Everyone knows that wine is supposed to be kept at a cool steady temperature. This is why wineries and your own wine cellar are temperature controlled (or at least a cool steady temperature). Alas, the same can not be said for all of the steps in between. Whether we are talking about carrying wine across the Equator on a ship, or across town in your car, wine is subject to bottle shock.

I am known for testing conventional wisdom when it comes to wine, so it will surprise few of you to learn that I once conducted an experiment to ascertain the veracity of bottle shock. Aspen, Colorado, which was my home for 30 years, has a large annual wine event. I used this opportunity to conduct my little test.

In 1990 Kermit Lynch wrote "Adventures on the Wine Route"
in which, among other things, he advocated shipping wine in refrigerated containers.

I contacted winemakers I knew would be at the event and had them overnight bottles of wine to me, in styrofoam shippers, months in advance. Once the show was getting set up I had the same winemakers grab a bottle each of the wines they would be showing. These wines came from their distributors in Denver and had just made the four drive in the summer. This was before Kermit Lynch taught the world the importance of refrigeration, so the truck was not cooled.

We tasted the wines blind. Across the board the wines that had been sitting still in ideal conditions in my house for several months, beat out the just transported wines. The winemakers were surprised, they all to the one, had said there would be little to no difference.

In 1990 Kermit Lynch wrote "Adventures on the Wine Route" in which, among other things, he advocated shipping wine in refrigerated containers. Before the book he may well have been the only one to do so. After the book, and to this day, more wine is shipped in reefers, but far from all.

Let's follow a hypothetical wine coming to your home in the US from a winery in Argentina. The wine is bottled and stored, either in a large wire container or a small cardboard box. Either way, the wines on the outside are subject to more temperature change than those on the inside. Once the wine is stacked on a pallet it gets loaded into a shipping container and trucked, without refrigeration (I have never seen any wine shipped refrigerated from Mendoza). It has a 24 hour drive to Buenos Aires across the pampas and the blazing sun. If it goes the other way it has to drive over snow packed passes into Chile. Either way, it is going to be heated and cooled repeatedly.

Once the wine gets to the dock it will sit, often for days or weeks, waiting for the ship, customs and pretty much anything else that can go wrong. Once the container is finally loaded on the ship, position matters. The container may be in the cooler, more protected hold, but the hold is small and there is a greater chance it is out on the deck. Again, containers on the outside of the stack are going to be subject to more temperature extremes and fluctuations than those in the middle.

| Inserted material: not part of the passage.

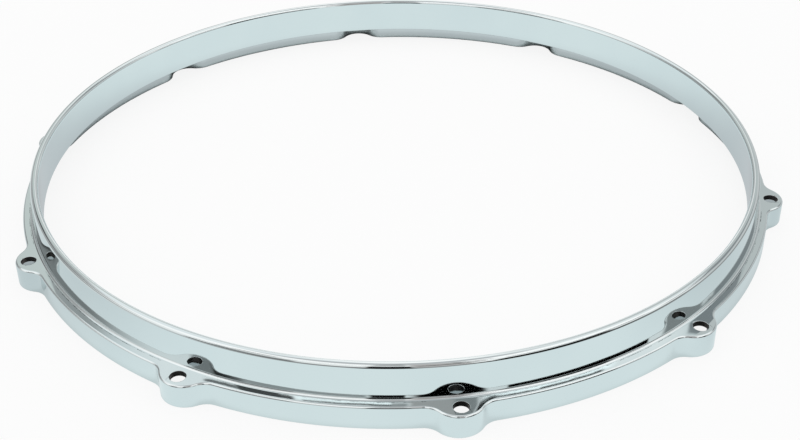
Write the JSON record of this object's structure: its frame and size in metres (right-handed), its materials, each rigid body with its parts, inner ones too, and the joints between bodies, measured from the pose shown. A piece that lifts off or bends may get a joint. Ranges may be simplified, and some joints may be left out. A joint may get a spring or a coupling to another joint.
{
  "type": "drum hoop",
  "caption": "Cast ring that clamps a drum's batter head: tall smooth rim, outward shelf, hanging skirt and rounded ears with holes for tension rods.",
  "frame": {"origin": "on the ring's axis, level with the lower edge of the skirt", "axes": "+Z along the ring's axis, from the skirt towards the rim's top; +X through the middle of one ear"},
  "size_m": [0.3904, 0.3752, 0.028],
  "materials": {
    "chrome_plate": "polished"
  },
  "bodies": {
    "root": {"hoop_casting": "chrome_plate"}
  },
  "joints": []
}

What do you think the odds are that it will taste the same
as it did in the winery, all those many weeks, months or even years ago?

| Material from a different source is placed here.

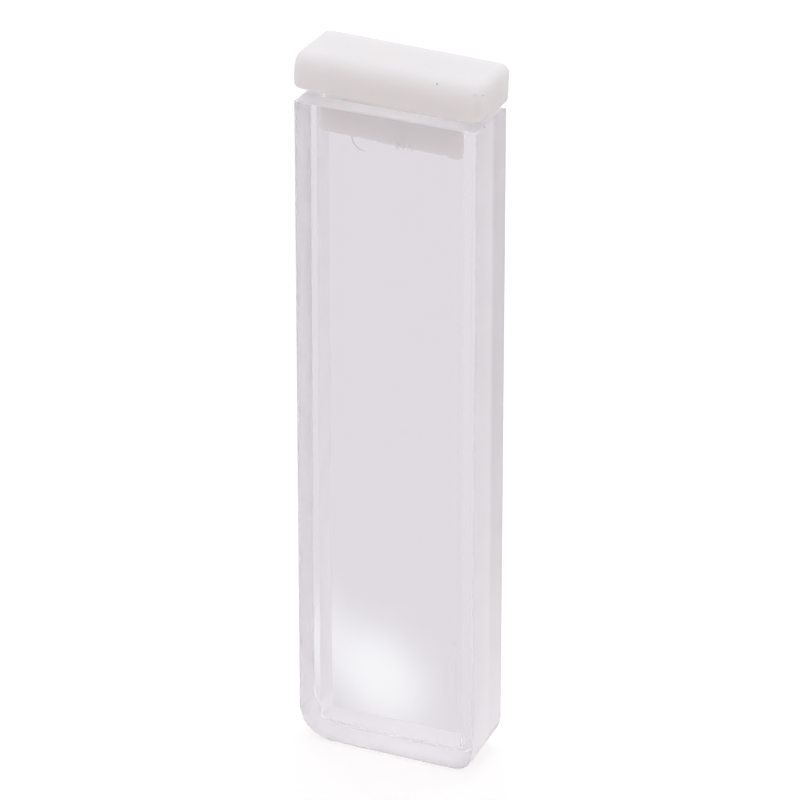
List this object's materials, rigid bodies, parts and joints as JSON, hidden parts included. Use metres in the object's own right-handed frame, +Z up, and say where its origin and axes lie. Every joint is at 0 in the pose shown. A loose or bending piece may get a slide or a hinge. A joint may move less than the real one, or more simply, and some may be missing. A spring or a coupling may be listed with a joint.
{
  "type": "cuvette",
  "caption": "Rectangular glass spectrophotometer cuvette with a short light path, clear windows, ground lower corners and a white plugged lid standing slightly proud of its mouth.",
  "frame": {"origin": "middle of the cell's base, on the surface it stands on", "axes": "+Z up out of the mouth along the cell's height, +X along the cell's width from side wall to side wall, +Y through the windows along the light path, from the front window to the back one"},
  "size_m": [0.0128, 0.005, 0.0483],
  "materials": {
    "glass": "polished",
    "ptfe": "satin"
  },
  "bodies": {
    "cell": {"cell": "glass"},
    "lid": {"lid": "ptfe"}
  },
  "joints": [
    {"name": "lid_lift", "type": "slide", "parent": "cell", "child": "lid", "axis": [0, 0, 1], "range_m": [-0.0004, 0.004]}
  ]
}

The ship now has to cross the equator, which is not only hot in of itself, it means the seasons have reversed. What started as an increasingly warming trip will now be increasingly cooler. When the ship finally docks and unloads, at least three weeks have passed since the wine was in the nice cool, stable winery. Now we get to do the hurry up and wait thing in reverse, and more days or weeks may pass before the wine leaves the docks.

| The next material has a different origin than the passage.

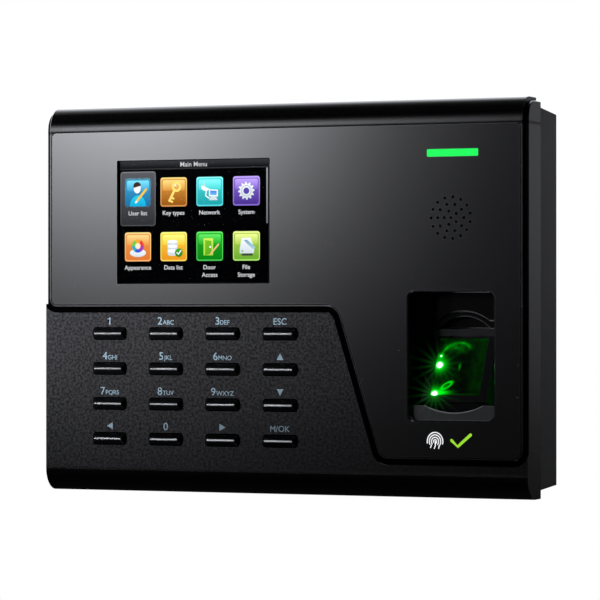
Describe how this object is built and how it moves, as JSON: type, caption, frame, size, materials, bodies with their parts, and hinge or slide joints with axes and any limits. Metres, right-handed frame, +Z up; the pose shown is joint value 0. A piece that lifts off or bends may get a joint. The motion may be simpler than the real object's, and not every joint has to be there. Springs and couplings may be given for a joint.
{
  "type": "fingerprint scanner terminal",
  "caption": "Flat wall-hung access terminal with a colour display, bar-key keypad, speaker grille, status light and a recessed lit fingerprint sensor.",
  "frame": {"origin": "centre of the wall plate's rear face, on the wall", "axes": "+Z up, +X to the right as seen from the front, +Y into the wall; the front faces -Y"},
  "size_m": [0.1864, 0.042, 0.14],
  "materials": {
    "casing_plastic": "fine spark-eroded texture, satin",
    "panel_gloss": "smooth black acrylic, semi-gloss",
    "display_glass": "clear, polished",
    "sensor_glass": "polished, lit green from inside",
    "lens_barrel": "matt black",
    "well_plastic": "satin",
    "key_gloss": "high gloss black with a silver foil line",
    "membrane_silicone": "matt silicone",
    "flap_rubber": "matt",
    "gasket_foam": "foam",
    "light_guide": "translucent, lit green",
    "led_epoxy": "clear epoxy",
    "circuit_board": "green solder mask",
    "chip_plastic": "moulded",
    "button_plastic": "natural nylon",
    "bracket_plastic": "moulded",
    "connector_plastic": "moulded",
    "terminal_green": "moulded",
    "plated_steel": "nickel plated",
    "speaker_metal": "black",
    "battery_wrap": "shrink film",
    "flex_film": "polyimide film",
    "cable_jacket": "PVC",
    "brass": "knurled insert",
    "zinc_plate": "zinc plated sheet",
    "screw_steel": "zinc plated"
  },
  "bodies": {
    "wall_plate": {"wall_plate": "zinc_plate"},
    "terminal": {"front_cover": "casing_plastic", "rear_case": "casing_plastic", "window_panel": "panel_gloss", "display_lens": "display_glass", "lcd_glass": "display_glass", "sensor_prism": "sensor_glass", "sensor_lens": "lens_barrel", "sensor_housing": "lens_barrel", "finger_guide": "well_plastic", "key_membrane": "membrane_silicone", "speaker_gasket": "gasket_foam", "panel_adhesive": "gasket_foam", "led_light_pipe": "light_guide", "backlight": "light_guide", "status_leds": "led_epoxy", "sensor_leds": "led_epoxy", "main_board": "circuit_board", "keypad_board": "circuit_board", "sensor_board": "circuit_board", "led_board": "circuit_board", "processor": "chip_plastic", "tamper_switch": "chip_plastic", "reset_switch": "chip_plastic", "lcd_bracket": "bracket_plastic", "power_jack": "connector_plastic", "terminal_block": "terminal_green", "lcd_frame": "plated_steel", "usb_port": "plated_steel", "ethernet_jack": "plated_steel", "coin_cell": "plated_steel", "speaker": "speaker_metal", "battery": "battery_wrap", "lcd_flex": "flex_film", "keypad_flex": "flex_film", "sensor_cable": "flex_film", "speaker_cable": "cable_jacket", "insert_nut": "brass", "case_screws": "screw_steel", "inner_screws": "screw_steel"},
    "key_1": {"key_1": "key_gloss"},
    "key_2": {"key_2": "key_gloss"},
    "key_3": {"key_3": "key_gloss"},
    "key_esc": {"key_esc": "key_gloss"},
    "key_4": {"key_4": "key_gloss"},
    "key_5": {"key_5": "key_gloss"},
    "key_6": {"key_6": "key_gloss"},
    "key_up": {"key_up": "key_gloss"},
    "key_7": {"key_7": "key_gloss"},
    "key_8": {"key_8": "key_gloss"},
    "key_9": {"key_9": "key_gloss"},
    "key_down": {"key_down": "key_gloss"},
    "key_left": {"key_left": "key_gloss"},
    "key_0": {"key_0": "key_gloss"},
    "key_right": {"key_right": "key_gloss"},
    "key_ok": {"key_ok": "key_gloss"},
    "security_screw": {"security_screw": "screw_steel"},
    "tamper_plunger": {"tamper_plunger": "button_plastic"},
    "reset_button": {"reset_button": "button_plastic"},
    "usb_cover": {"usb_cover": "flap_rubber"}
  },
  "joints": [
    {"name": "terminal_lift", "type": "slide", "parent": "wall_plate", "child": "terminal", "axis": [0, 0, 1], "range_m": [0, 0.008]},
    {"name": "key_1_press", "type": "slide", "parent": "terminal", "child": "key_1", "axis": [0, 1, 0], "range_m": [0, 0.0012], "stiffness_N_per_m": 150, "deforming": ["key_membrane"]},
    {"name": "key_2_press", "type": "slide", "parent": "terminal", "child": "key_2", "axis": [0, 1, 0], "range_m": [0, 0.0012], "stiffness_N_per_m": 150, "deforming": ["key_membrane"]},
    {"name": "key_3_press", "type": "slide", "parent": "terminal", "child": "key_3", "axis": [0, 1, 0], "range_m": [0, 0.0012], "stiffness_N_per_m": 150, "deforming": ["key_membrane"]},
    {"name": "key_esc_press", "type": "slide", "parent": "terminal", "child": "key_esc", "axis": [0, 1, 0], "range_m": [0, 0.0012], "stiffness_N_per_m": 150, "deforming": ["key_membrane"]},
    {"name": "key_4_press", "type": "slide", "parent": "terminal", "child": "key_4", "axis": [0, 1, 0], "range_m": [0, 0.0012], "stiffness_N_per_m": 150, "deforming": ["key_membrane"]},
    {"name": "key_5_press", "type": "slide", "parent": "terminal", "child": "key_5", "axis": [0, 1, 0], "range_m": [0, 0.0012], "stiffness_N_per_m": 150, "deforming": ["key_membrane"]},
    {"name": "key_6_press", "type": "slide", "parent": "terminal", "child": "key_6", "axis": [0, 1, 0], "range_m": [0, 0.0012], "stiffness_N_per_m": 150, "deforming": ["key_membrane"]},
    {"name": "key_up_press", "type": "slide", "parent": "terminal", "child": "key_up", "axis": [0, 1, 0], "range_m": [0, 0.0012], "stiffness_N_per_m": 150, "deforming": ["key_membrane"]},
    {"name": "key_7_press", "type": "slide", "parent": "terminal", "child": "key_7", "axis": [0, 1, 0], "range_m": [0, 0.0012], "stiffness_N_per_m": 150, "deforming": ["key_membrane"]},
    {"name": "key_8_press", "type": "slide", "parent": "terminal", "child": "key_8", "axis": [0, 1, 0], "range_m": [0, 0.0012], "stiffness_N_per_m": 150, "deforming": ["key_membrane"]},
    {"name": "key_9_press", "type": "slide", "parent": "terminal", "child": "key_9", "axis": [0, 1, 0], "range_m": [0, 0.0012], "stiffness_N_per_m": 150, "deforming": ["key_membrane"]},
    {"name": "key_down_press", "type": "slide", "parent": "terminal", "child": "key_down", "axis": [0, 1, 0], "range_m": [0, 0.0012], "stiffness_N_per_m": 150, "deforming": ["key_membrane"]},
    {"name": "key_left_press", "type": "slide", "parent": "terminal", "child": "key_left", "axis": [0, 1, 0], "range_m": [0, 0.0012], "stiffness_N_per_m": 150, "deforming": ["key_membrane"]},
    {"name": "key_0_press", "type": "slide", "parent": "terminal", "child": "key_0", "axis": [0, 1, 0], "range_m": [0, 0.0012], "stiffness_N_per_m": 150, "deforming": ["key_membrane"]},
    {"name": "key_right_press", "type": "slide", "parent": "terminal", "child": "key_right", "axis": [0, 1, 0], "range_m": [0, 0.0012], "stiffness_N_per_m": 150, "deforming": ["key_membrane"]},
    {"name": "key_ok_press", "type": "slide", "parent": "terminal", "child": "key_ok", "axis": [0, 1, 0], "range_m": [0, 0.0012], "stiffness_N_per_m": 150, "deforming": ["key_membrane"]},
    {"name": "security_screw_out", "type": "slide", "parent": "wall_plate", "child": "security_screw", "axis": [0, 0, -1], "range_m": [0, 0.008]},
    {"name": "tamper_plunger_press", "type": "slide", "parent": "terminal", "child": "tamper_plunger", "axis": [0, -1, 0], "range_m": [0, 0.0008], "stiffness_N_per_m": 60},
    {"name": "reset_button_press", "type": "slide", "parent": "terminal", "child": "reset_button", "axis": [0, -1, 0], "range_m": [0, 0.0003], "stiffness_N_per_m": 50},
    {"name": "usb_cover_hinge", "type": "hinge", "parent": "terminal", "child": "usb_cover", "pos_m": [-0.05, -0.011, -0.06645], "axis": [1, 0, 0], "range_deg": [0, 110], "stiffness_Nm_per_rad": 0.02}
  ]
}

The same unrefrigerated container is now hauled by truck, usually for several days, to the distributor's nice temperature controlled warehouse, where it may or may not get a chance to rest. Sooner or later it is hauled, hopefully but not guaranteed, in a refrigerated truck, to the store you are going to buy it at. Now some of the wine gets unpacked and shelved, and some may stay in the back. Hopefully not too close to the beer cooler vents. Here the wine may sit for as long as a year or more.

When you go to buy the bottle of wine, it is usually sitting on a shelf, exposed to light, and temperature. Hopefully the sun doesn't come in the windows and bake the wine for a few hours a day. This is something to keep in mind when you are shopping. Now you take the bottle home, sitting in your back seat or worse, your trunk.

Since this was not an expensive wine you are planning to put in your cellar, chances are you will opt to pop the cork that very night. What do you think the odds are that it will taste the same as it did in the winery, all those many weeks, months or even years ago? Anyone who has ever visited a winery knows that the wines taste best at the source.

Wine is resilient.

So what can we do to break what seems to be an inevitable cycle? Working backward from the consumer end, actually quite a bit. As a consumer, don't buy wine to drink that night. Plan ahead and let the wine settle at your house before you drink it. Ideally store it in a cellar or controlled environment for a month or more. For those of you in small apartments with small collections the solution is simple and inexpensive. A camping cooler will give your wines a dark, stable place to rest.

Driving a few blocks from the store may not do the wine much harm, but what if you are much further from where you buy the wine? I use the camping cooler trick in my car, especially when I am driving hours from a winery to my house. You don't need ice in the cooler (although in some cases it will help), it is just a way to minimize the extreme heat and the temperature fluctuations.

Refrigerated containers are obviously the answer on the road and ship, but they are expensive and have to be plugged in, or consume diesel for days on end. What I would do as a wine producer (as I have pitched many times to financial backers) is to ship the wine in bulk, either in FlexiTank bags or stainless steel tanks) and then bottle the wine at the destination. The larger volume of wine greatly reduces the the risk of damage to the wine, not only because it is harder to heat up such a large mass, but also because cyclonic action keeps the wine moving in the container so that none of it is near the walls all the time.

Wine is best at its source, but it doesn't have to be. Don't get me wrong, I regularly advocate for wine tourism, but wouldn't it be nice to be able to enjoy the same flavors at home? Wine is resilient. It will snap back to a large degree, but it will probably always shows some signs if it has been shipped or stored less than ideally.

Chances are that the wine you are planning to enjoy tonight could be just that little bit better, if the bottle was not shocked.